Minority languages are spoken in a number of autochthonous settlements in Austria. These are: 
Croatian and Romany in Burgenland, 
Czech and Slovak in Vienna, 
Hungarian in Burgenland and Vienna, and 
Slovene in Carinthia and Styria. 

The Austrian Federal Constitution calls for the respect and promotion of ethnic groups resident in Austria and a special set of rights for Austrian Croats, Czechs, Hungarians, Romani, Slovaks and Slovenes was established under the terms of the Ethnic Group Act () 1976. The rights of Croats and Slovenes are also set forth in the Austrian State Treaty. Austria signed the European Charter for Regional or Minority Languages on 5 November 1992 and application of the charter became effective under international law on 1 October 2001. 

In the view of the representatives of the speakers of minority languages, however, the federal laws concerning regional or minority languages, as well as the application in Austria of the European Charter for Regional or Minority Languages, remain too restrictive.
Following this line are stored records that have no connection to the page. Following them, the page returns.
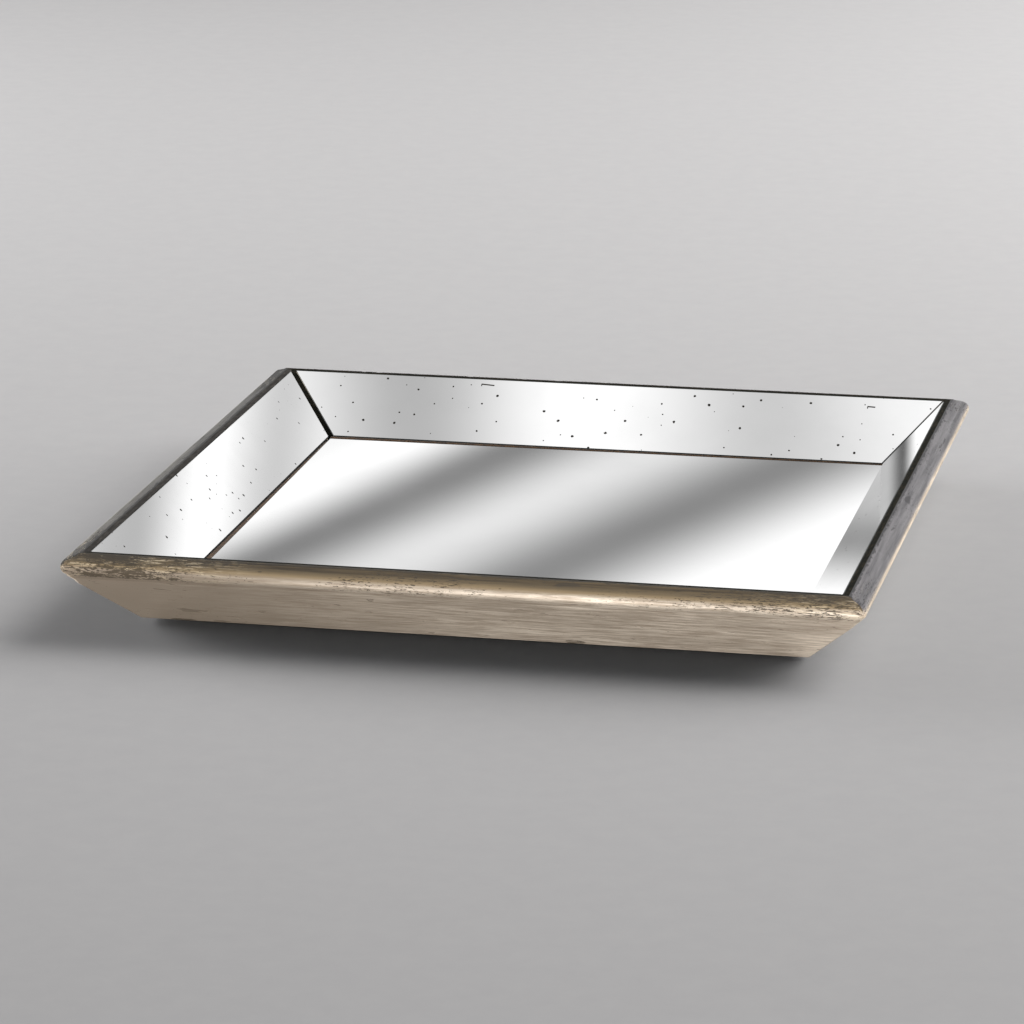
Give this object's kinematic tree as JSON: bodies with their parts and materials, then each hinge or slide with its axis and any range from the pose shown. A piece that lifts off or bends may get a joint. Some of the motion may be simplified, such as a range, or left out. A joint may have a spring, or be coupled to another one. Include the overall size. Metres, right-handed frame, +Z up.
{
  "type": "vanity tray",
  "caption": "Square dresser vanity tray with flared mitred wooden rails in worn silver leaf, lined with antiqued mirror panels round a mirrored floor.",
  "frame": {"origin": "centre of the tray's footprint, on the surface that its foot pads stand on", "axes": "+X to the right along the front rail, +Y to the back, +Z up"},
  "size_m": [0.45, 0.45, 0.0465],
  "materials": {
    "silver_leaf_wood": "wood moulding in worn champagne silver leaf, brushed along its length, dark on the sight edge",
    "antiqued_mirror": "silvered glass with scattered dark foxing specks",
    "floor_mirror": "clear silvered glass",
    "hardboard": "brown hardboard, smooth face up",
    "backing_felt": "black felt",
    "foot_pad": "dense dark brown felt",
    "mounting_tape": "double-sided foam mounting tape",
    "steel": "bright drawn steel",
    "beech": "plain beech dowel"
  },
  "bodies": {
    "root": {"front_rail": "silver_leaf_wood", "right_rail": "silver_leaf_wood", "back_rail": "silver_leaf_wood", "left_rail": "silver_leaf_wood", "front_mirror": "antiqued_mirror", "right_mirror": "antiqued_mirror", "back_mirror": "antiqued_mirror", "left_mirror": "antiqued_mirror", "floor_mirror": "floor_mirror", "base_board": "hardboard", "backing_felt": "backing_felt", "front_right_foot_pad": "foot_pad", "back_right_foot_pad": "foot_pad", "back_left_foot_pad": "foot_pad", "front_left_foot_pad": "foot_pad", "front_mirror_tape_lower": "mounting_tape", "front_mirror_tape_upper": "mounting_tape", "right_mirror_tape_lower": "mounting_tape", "right_mirror_tape_upper": "mounting_tape", "back_mirror_tape_lower": "mounting_tape", "back_mirror_tape_upper": "mounting_tape", "left_mirror_tape_lower": "mounting_tape", "left_mirror_tape_upper": "mounting_tape", "floor_tape_1": "mounting_tape", "floor_tape_2": "mounting_tape", "floor_tape_3": "mounting_tape", "floor_tape_4": "mounting_tape", "front_board_pin_1": "steel", "front_board_pin_2": "steel", "front_board_pin_3": "steel", "right_board_pin_1": "steel", "right_board_pin_2": "steel", "right_board_pin_3": "steel", "back_board_pin_1": "steel", "back_board_pin_2": "steel", "back_board_pin_3": "steel", "left_board_pin_1": "steel", "left_board_pin_2": "steel", "left_board_pin_3": "steel", "front_right_v_nail": "steel", "back_right_v_nail": "steel", "back_left_v_nail": "steel", "front_left_v_nail": "steel", "front_right_dowel": "beech", "back_right_dowel": "beech", "back_left_dowel": "beech", "front_left_dowel": "beech"}
  },
  "joints": []
}
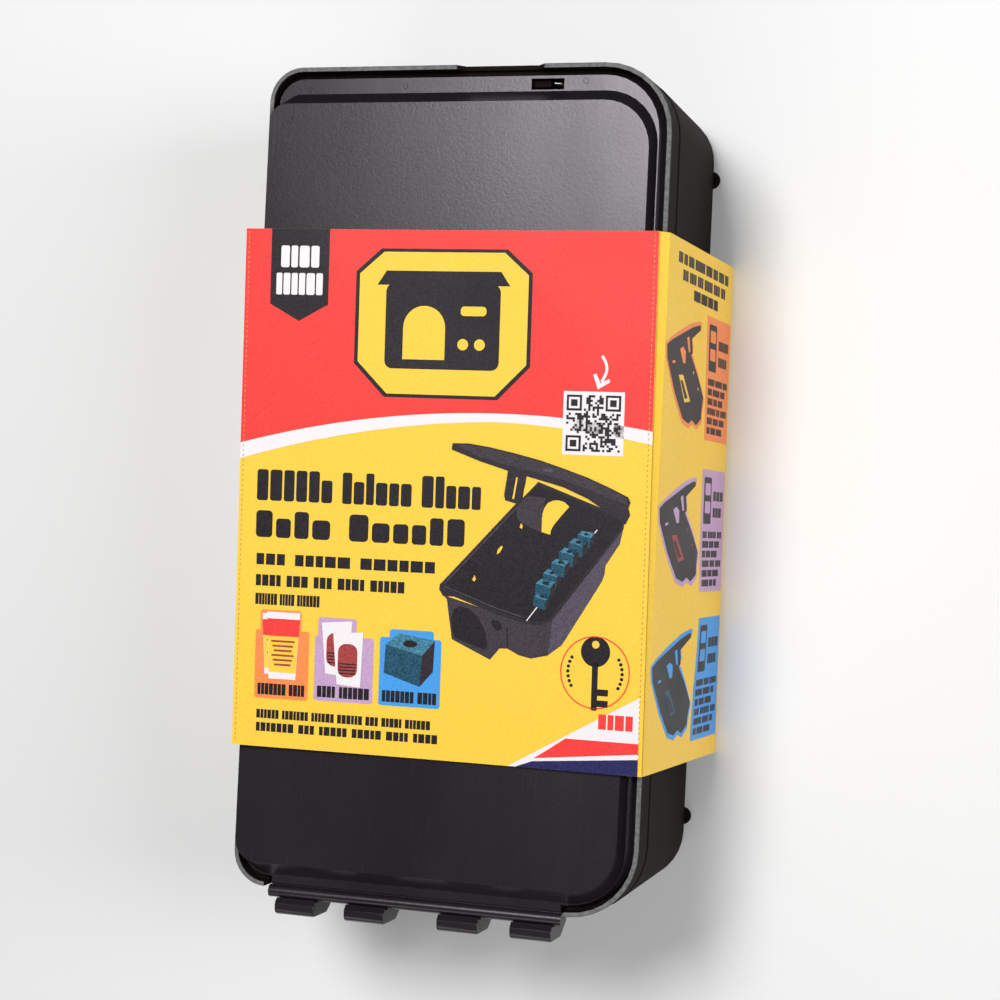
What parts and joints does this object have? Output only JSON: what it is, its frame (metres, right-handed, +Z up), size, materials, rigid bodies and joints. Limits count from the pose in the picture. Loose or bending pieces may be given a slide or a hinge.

Official Minority Languages

Slovene 
The Slovene-speaking community in Austria is traditionally inhabiting a strip of territory in Austrian states of Carinthia and Styria. Significantly larger part of the community is living in Carinthia. The entire community is bilingual in German as well, and the local Slovene dialect is not entirely the same as standard Slovene. The Carinthian group of Slovene dialects extends beyond the present borders of Carinthia. Carinthian Slovene dialects are spoken throughout Slovenian Carinthia and extend into the Pohorje Mountains and along the upper Drava Valley in Slovenian Styria. Additionally, a Carinthian Slovene dialect is spoken in the Upper Carniolan locality of Rateče in Slovenia (close to the border with Italy), whereas in the nearby town of Kranjska Gora, a transitional dialect between Carinthian and Upper Carniolan is spoken. Official Census in 1991 reported 15,500 Slovene speakers in the state of Carinthia with some estimates going up to 31,000 or 5,7% of the state's population at the time. Slovenian Gymnasium in Klagenfurt is the central educational institution of the Slovene speaking community in Austria. In 1992 there was 3,000 pupils enrolled in bilingual classes.

During the time of the Socialist Federal Republic of Yugoslavia its authorities and authorities of constituent Socialist Republic of Slovenia and Socialist Republic of Croatia have been involved in a series of disputes over the treatment of ethnic minorities in Austria. Slovenian dissatisfaction was caused by difference in interpretation of Austrian State Treaty and Carinthian decision to end compulsory bilingual schooling in 1958. In April 1971 Slovene "Contact Committee" expressed their dissatisfaction in a memorandum to the Austrian Chancellor Bruno Kreisky in which they have listed requests for specific measures for the protection of Slovene. On 11 November 1976 approximately 150,000 people in Ljubljana participated in an officially sponsored protest in solidarity with Slovene community.